• [WORK INSTRUCTIONS]: Return verbatim everything from the first line through the line that contains "SEAM_IN = 1.0", and stop there.

• [SOURCE DATA]:
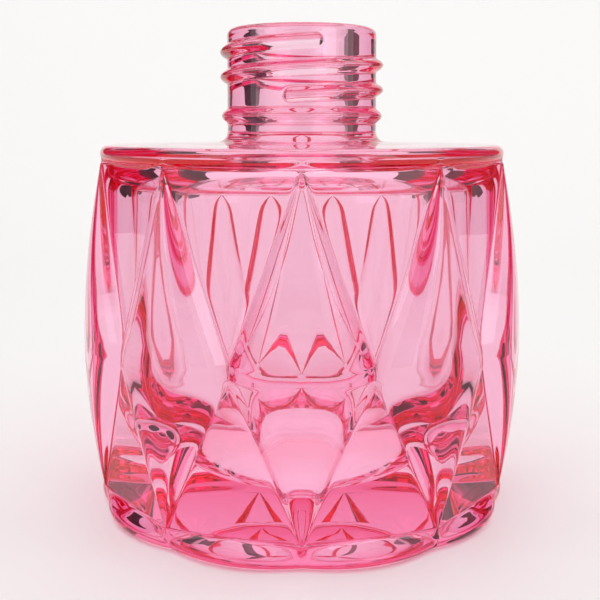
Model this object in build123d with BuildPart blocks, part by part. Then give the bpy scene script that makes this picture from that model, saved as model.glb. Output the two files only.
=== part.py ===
from build123d import *

import os
from math import cos, radians, sin

# A pressed glass bottle in one piece: a round body wrapped in ten raised diamonds, a nearly flat
# shoulder, and a narrow neck with a screw ridge. It stands on z = 0, its axis is Z, and one diamond
# faces -Y. Sizes are in millimetres, angles in degrees.

# Body
BODY_R = 36.3  # on the crown of the diamonds, half way up
BODY_HEIGHT = 59.5  # to the shoulder, where it meets the neck
CROWN_Z = 28.0
RIM_FALL = 0.4  # how far the shoulder slopes down to its rim
RIM_ROUND = 1.35  # half the height of the rounded rim
FOOT_IN = 2.3  # how far the foot lies inside the crown
FOOT_ROUND = 1.6
SEAM_IN = 1.0  # depth of the upright seams in the foot

# Diamonds, and the flat triangles between their tips
DIAMONDS = 10
TOP_TIP_IN = 2.8  # how far the upper tips lie inside the crown
FOOT_TIP_IN = 2.8
FOOT_TIP_Z = 3.8
TOP_VALLEY_IN = 3.4  # corner of an upper triangle, between two diamonds
FOOT_VALLEY_IN = 3.1
VALLEY_GAP = 2.2  # height between the upper and the lower triangle's corner
FLANKS_MEET = 13.4  # the four flanks of a diamond would meet this far outside its crown

# Neck, with the sizes of a 28 mm screw finish
NECK_R = 12.5
NECK_HEIGHT = 18.9
NECK_BLEND = 1.8  # rounding between neck and shoulder
LIP_ROUND = 1.2
BEAD_UP = 4.35  # middle of the bead, above the shoulder
BEAD_WIDTH = 2.3
BEAD_PROUD = 0.95
RIDGE_PROUD = 1.2  # radius of the screw ridge, half of which stands proud
RIDGE_PITCH = 4.13
RIDGE_TURNS = 2.05
RIDGE_UP = 7.6  # where the ridge starts, above the shoulder
RIDGE_START = -98

# Inside
BORE_R = 7.8
BORE_ROUND = 0.8  # rounding at the mouth
BORE_FLARE = 2.5  # rounding where the bore opens into the cavity
SIDE_WALL = 5.9  # between the valleys and the cavity
SHOULDER_WALL = 2.6
FLOOR_WALL = 6.0  # from the table to the middle of the cavity's bowl-shaped floor
CAVITY_TOP_ROUND = 6.0
CAVITY_FLOOR_ROUND = 24.0
STANDING_RING = 3.1  # width of the ring that the bottle stands on
PUNT_DEPTH = 1.5  # hollow inside that ring

FRONT = -90
HALF_STEP = 180 / DIAMONDS
foot_r = BODY_R - FOOT_IN
foot_tip_r = BODY_R - FOOT_TIP_IN
top_tip_r = BODY_R - TOP_TIP_IN
foot_valley_r = BODY_R - FOOT_VALLEY_IN
top_valley_r = BODY_R - TOP_VALLEY_IN
foot_valley_z = CROWN_Z - VALLEY_GAP / 2
top_valley_z = CROWN_Z + VALLEY_GAP / 2
rim_z = BODY_HEIGHT - RIM_FALL
rim_middle_z = rim_z - RIM_ROUND
top_tip_z = rim_middle_z - RIM_ROUND
mouth_z = BODY_HEIGHT + NECK_HEIGHT
cavity_r = top_valley_r - SIDE_WALL
cavity_top_z = BODY_HEIGHT - SHOULDER_WALL
blend_z = rim_z + RIM_FALL / 2
bead_z = BODY_HEIGHT + BEAD_UP
punt_r = foot_r - FOOT_ROUND - STANDING_RING


def polar(radius, angle):
    """Point of the XY plane at a radius and an angle."""
    return (radius * cos(radians(angle)), radius * sin(radians(angle)))


# Front diamond, as a spike whose four flanks pass through the diamond's corners
spike_r = BODY_R + FLANKS_MEET
spike_base_r = cavity_r


def spike_corner(across, out, height):
    """Where the line from the spike's point through a corner of the diamond meets its base plane."""
    reach = (spike_r - spike_base_r) / (spike_r - out)
    return (across * reach, CROWN_Z + (height - CROWN_Z) * reach)


top_valley = polar(top_valley_r, HALF_STEP)
foot_valley = polar(foot_valley_r, HALF_STEP)
right_side = [
    spike_corner(0, top_tip_r, top_tip_z),
    spike_corner(top_valley[1], top_valley[0], top_valley_z),
    spike_corner(foot_valley[1], foot_valley[0], foot_valley_z),
    spike_corner(0, foot_tip_r, FOOT_TIP_Z),
]
left_side = [(-across, height) for across, height in reversed(right_side[1:3])]

with BuildPart() as spike:
    with BuildSketch(Plane((0, -spike_base_r, 0), x_dir=(1, 0, 0), z_dir=(0, -1, 0))) as spike_base:
        Polygon(*right_side, *left_side, align=None)
    loft([spike_base.sketch, Vertex(0, -spike_r, CROWN_Z)])

# Facet form: the core with its ten diamonds, still larger than the round body
top_tip_apothem = top_tip_r * cos(radians(HALF_STEP))
foot_tip_apothem = foot_tip_r * cos(radians(HALF_STEP))
facet_lean = (top_tip_apothem - top_valley_r) / (top_tip_z - top_valley_z)
shoulder_apothem = top_tip_apothem + facet_lean * (BODY_HEIGHT - top_tip_z)

with BuildPart() as facet_form:
    # Foot, with an upright seam below each diamond
    with BuildSketch() as foot_outline:
        with BuildLine():
            for lobe in range(DIAMONDS):
                middle = FRONT + HALF_STEP + 2 * HALF_STEP * lobe
                ThreePointArc(
                    polar(foot_r - SEAM_IN, middle - HALF_STEP),
                    polar(foot_r, middle),
                    polar(foot_r - SEAM_IN, middle + HALF_STEP),
                )
        make_face()
    extrude(amount=FOOT_ROUND)

    # Ledge between the foot and the lower tips
    with BuildSketch(Plane.XY.offset(FOOT_ROUND)):
        add(foot_outline.sketch)
    with BuildSketch(Plane.XY.offset(FOOT_TIP_Z)):
        RegularPolygon(foot_tip_apothem, DIAMONDS, major_radius=False, rotation=FRONT)
    loft(ruled=True)

    # Lower triangles, the gap between the valleys, and upper triangles carried on through the rim
    for height, apothem in [
        (FOOT_TIP_Z, foot_tip_apothem),
        (foot_valley_z, foot_valley_r),
        (top_valley_z, top_valley_r),
        (BODY_HEIGHT, shoulder_apothem),
    ]:
        with BuildSketch(Plane.XY.offset(height)):
            RegularPolygon(apothem, DIAMONDS, major_radius=False, rotation=FRONT)
    loft(ruled=True)
    with PolarLocations(0, DIAMONDS):
        add(spike.part)

with BuildPart() as glass_bottle:
    # Round body, cut back to the facets
    with BuildSketch(Plane.XZ):
        with BuildLine():
            Line((0, 0), (foot_r - FOOT_ROUND, 0))
            RadiusArc((foot_r - FOOT_ROUND, 0), (foot_r, FOOT_ROUND), -FOOT_ROUND)
            Line((foot_r, FOOT_ROUND), (foot_tip_r, FOOT_TIP_Z))
            ThreePointArc((foot_tip_r, FOOT_TIP_Z), (BODY_R, CROWN_Z), (top_tip_r, top_tip_z))
            Line((top_tip_r, top_tip_z), (top_tip_r, rim_middle_z))
            Line((top_tip_r, rim_middle_z), (0, rim_middle_z))
            Line((0, rim_middle_z), (0, 0))
        make_face()
    revolve(axis=Axis.Z)
    add(facet_form.part, mode=Mode.INTERSECT)

    # Round rim and shoulder, over the facets' tips
    with BuildSketch(Plane.XZ):
        with BuildLine():
            Line((0, top_tip_z), (top_tip_r - RIM_ROUND, top_tip_z))
            ThreePointArc(
                (top_tip_r - RIM_ROUND, top_tip_z),
                (top_tip_r, rim_middle_z),
                (top_tip_r - RIM_ROUND, rim_z),
            )
            Line((top_tip_r - RIM_ROUND, rim_z), (0, BODY_HEIGHT))
            Line((0, BODY_HEIGHT), (0, top_tip_z))
        make_face()
    revolve(axis=Axis.Z)

    # Neck with its bead and rounded lip
    with BuildSketch(Plane.XZ):
        with BuildLine():
            Line((0, rim_z), (NECK_R + NECK_BLEND, rim_z))
            Line((NECK_R + NECK_BLEND, rim_z), (NECK_R + NECK_BLEND, blend_z))
            RadiusArc((NECK_R + NECK_BLEND, blend_z), (NECK_R, blend_z + NECK_BLEND), NECK_BLEND)
            Line((NECK_R, blend_z + NECK_BLEND), (NECK_R, bead_z - BEAD_WIDTH / 2))
            ThreePointArc(
                (NECK_R, bead_z - BEAD_WIDTH / 2),
                (NECK_R + BEAD_PROUD, bead_z),
                (NECK_R, bead_z + BEAD_WIDTH / 2),
            )
            Line((NECK_R, bead_z + BEAD_WIDTH / 2), (NECK_R, mouth_z - LIP_ROUND))
            RadiusArc((NECK_R, mouth_z - LIP_ROUND), (NECK_R - LIP_ROUND, mouth_z), -LIP_ROUND)
            Line((NECK_R - LIP_ROUND, mouth_z), (0, mouth_z))
            Line((0, mouth_z), (0, rim_z))
        make_face()
    revolve(axis=Axis.Z)

    # Screw ridge, right-handed, with rounded ends
    ridge_foot = Plane((0, 0, BODY_HEIGHT + RIDGE_UP), x_dir=(*polar(1, RIDGE_START), 0))
    with BuildLine(ridge_foot) as ridge_path:
        Helix(RIDGE_PITCH, RIDGE_PITCH * RIDGE_TURNS, NECK_R)
    with BuildSketch(Plane(ridge_path.line @ 0, z_dir=ridge_path.line % 0)):
        Circle(RIDGE_PROUD)
    sweep(path=ridge_path.line, is_frenet=True)
    with Locations(ridge_path.line @ 0, ridge_path.line @ 1):
        Sphere(RIDGE_PROUD)

    # Bore and cavity
    with BuildSketch(Plane.XZ):
        with BuildLine():
            Line((0, mouth_z), (BORE_R + BORE_ROUND, mouth_z))
            RadiusArc((BORE_R + BORE_ROUND, mouth_z), (BORE_R, mouth_z - BORE_ROUND), -BORE_ROUND)
            Line((BORE_R, mouth_z - BORE_ROUND), (BORE_R, cavity_top_z + BORE_FLARE))
            RadiusArc(
                (BORE_R, cavity_top_z + BORE_FLARE), (BORE_R + BORE_FLARE, cavity_top_z), -BORE_FLARE
            )
            Line((BORE_R + BORE_FLARE, cavity_top_z), (cavity_r - CAVITY_TOP_ROUND, cavity_top_z))
            RadiusArc(
                (cavity_r - CAVITY_TOP_ROUND, cavity_top_z),
                (cavity_r, cavity_top_z - CAVITY_TOP_ROUND),
                CAVITY_TOP_ROUND,
            )
            Line((cavity_r, cavity_top_z - CAVITY_TOP_ROUND), (cavity_r, FLOOR_WALL + CAVITY_FLOOR_ROUND))
            RadiusArc(
                (cavity_r, FLOOR_WALL + CAVITY_FLOOR_ROUND),
                (cavity_r - CAVITY_FLOOR_ROUND, FLOOR_WALL),
                CAVITY_FLOOR_ROUND,
            )
            Line((cavity_r - CAVITY_FLOOR_ROUND, FLOOR_WALL), (0, FLOOR_WALL))
            Line((0, FLOOR_WALL), (0, mouth_z))
        make_face()
    revolve(axis=Axis.Z, mode=Mode.SUBTRACT)

    # Shallow punt inside the ring that the bottle stands on
    with BuildSketch(Plane.XZ):
        with BuildLine():
            Line((0, 0), (punt_r, 0))
            ThreePointArc((punt_r, 0), (0, PUNT_DEPTH), (-punt_r, 0))
            Line((-punt_r, 0), (0, 0))
        make_face()
        split(bisect_by=Plane.YZ)
    revolve(axis=Axis.Z, mode=Mode.SUBTRACT)

glass_bottle.part.label = "glass_bottle"
os.makedirs("parts", exist_ok=True)
export_step(glass_bottle.part, "parts/glass_bottle.step")
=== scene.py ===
"""A pressed glass bottle: clear glass with a film of pink lacquer in its surface, on a pale studio floor."""

import math

import bpy
import numpy as np
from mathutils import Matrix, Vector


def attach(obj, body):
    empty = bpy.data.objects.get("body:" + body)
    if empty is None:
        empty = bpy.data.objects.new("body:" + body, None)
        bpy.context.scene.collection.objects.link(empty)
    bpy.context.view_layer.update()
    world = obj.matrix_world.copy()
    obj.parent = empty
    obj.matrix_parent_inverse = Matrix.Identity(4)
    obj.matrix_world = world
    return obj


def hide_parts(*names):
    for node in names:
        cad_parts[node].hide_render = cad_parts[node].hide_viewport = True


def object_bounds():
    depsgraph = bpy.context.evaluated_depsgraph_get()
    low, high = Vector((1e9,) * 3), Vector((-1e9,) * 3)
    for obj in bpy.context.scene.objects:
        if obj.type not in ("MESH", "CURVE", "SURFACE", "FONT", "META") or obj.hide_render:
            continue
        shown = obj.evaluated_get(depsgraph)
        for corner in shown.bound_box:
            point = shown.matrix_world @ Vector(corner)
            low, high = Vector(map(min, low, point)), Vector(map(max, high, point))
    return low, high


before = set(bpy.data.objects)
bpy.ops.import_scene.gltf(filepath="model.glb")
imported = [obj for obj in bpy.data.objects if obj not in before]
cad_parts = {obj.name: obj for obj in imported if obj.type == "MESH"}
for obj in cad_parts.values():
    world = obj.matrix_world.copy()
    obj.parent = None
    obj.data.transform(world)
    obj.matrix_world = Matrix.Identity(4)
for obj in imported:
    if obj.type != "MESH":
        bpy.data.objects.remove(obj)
CAD_BOX = [list(corner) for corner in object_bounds()]

bl_info = {
    "name": "Pressed glass bottle",
    "version": (1, 0, 0),
    "blender": (4, 5, 0),
    "location": "View3D > Sidebar > Bottle",
    "description": "Builds a faceted glass bottle with a screw neck, and a studio for it",
    "category": "Add Mesh",
}

DIAMONDS = 10
QUARTER = math.pi / 2
HALF_STEP = math.pi / DIAMONDS
FRONT = -QUARTER
NODE = "glass_bottle"
MM = 0.001
MOUTH_Z = (CAD_BOX[1][2] - CAD_BOX[0][2]) / MM

# Mesh: columns in half a diamond and in half a triangle, and how they crowd towards the edge between
COLUMNS = 15
CROWDING = 1.6
NEARLY_ZERO = 1e-5
RIM_FILL_ENDS = -0.2  # turn up the rim, in radians, above which no more glass fills its line
LEAST_FILL = 0.01
FOLLOWED = 3.0  # how far past its edge a diamond's face is followed, in half widths

# Studio, with heights in metres
FLOOR_Z = -0.0001
PAD_Z = -0.00005
DULL = 0.6
GLASS_BOUNCES = 120
FLOOR_BOUNCES = 16
WHITE = (1.0, 1.0, 1.0)
CARD_PAINT = (0.8, 0.8, 0.8)
CARD_LIGHT = (0.84, 0.87, 1.0)
PAD_LIGHT = (0.86, 0.90, 1.0)

# Cards round the bottle: name, azimuth, distance, height of its middle, width, height, colour, strength
CARDS = [
    ("flag_left", 150.0, 600.0, 300.0, 900.0, 640.0, (0.015, 0.010, 0.012), 0.0),
    ("flag_right", 24.0, 600.0, 300.0, 700.0, 640.0, (0.12, 0.095, 0.085), 0.0),
    ("flag_front", -95.0, 700.0, 300.0, 560.0, 640.0, (0.30, 0.27, 0.29), 0.0),
    ("window_right", -48.0, 640.0, 330.0, 240.0, 420.0, CARD_PAINT, 3.0),
    ("window_left", -138.0, 640.0, 330.0, 160.0, 420.0, CARD_PAINT, 2.0),
]


def size(name, description, default, **more):
    """A length in millimetres that a user may change."""
    return bpy.props.FloatProperty(name=name, description=description, default=default, min=0.0, **more)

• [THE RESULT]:
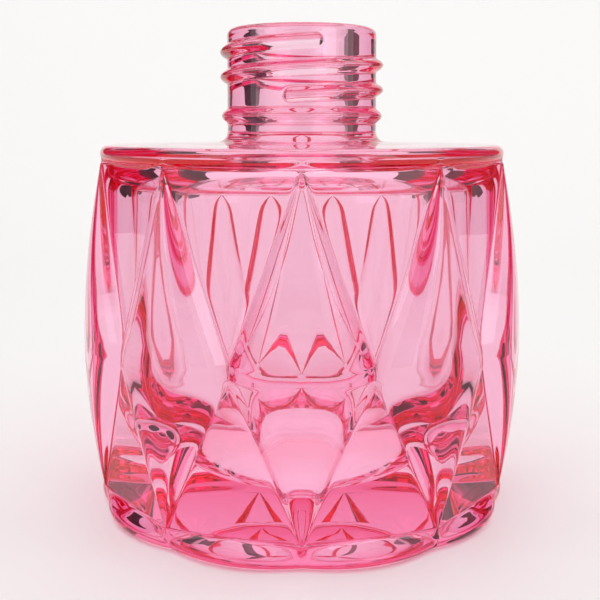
Model this object in build123d with BuildPart blocks, part by part. Then give the bpy scene script that makes this picture from that model, saved as model.glb. Output the two files only.
=== part.py ===
from build123d import *

import os
from math import cos, radians, sin

# A pressed glass bottle in one piece: a round body wrapped in ten raised diamonds, a nearly flat
# shoulder, and a narrow neck with a screw ridge. It stands on z = 0, its axis is Z, and one diamond
# faces -Y. Sizes are in millimetres, angles in degrees.

# Body
BODY_R = 36.3  # on the crown of the diamonds, half way up
BODY_HEIGHT = 59.5  # to the shoulder, where it meets the neck
CROWN_Z = 28.0
RIM_FALL = 0.4  # how far the shoulder slopes down to its rim
RIM_ROUND = 1.35  # half the height of the rounded rim
FOOT_IN = 2.3  # how far the foot lies inside the crown
FOOT_ROUND = 1.6
SEAM_IN = 1.0  # depth of the upright seams in the foot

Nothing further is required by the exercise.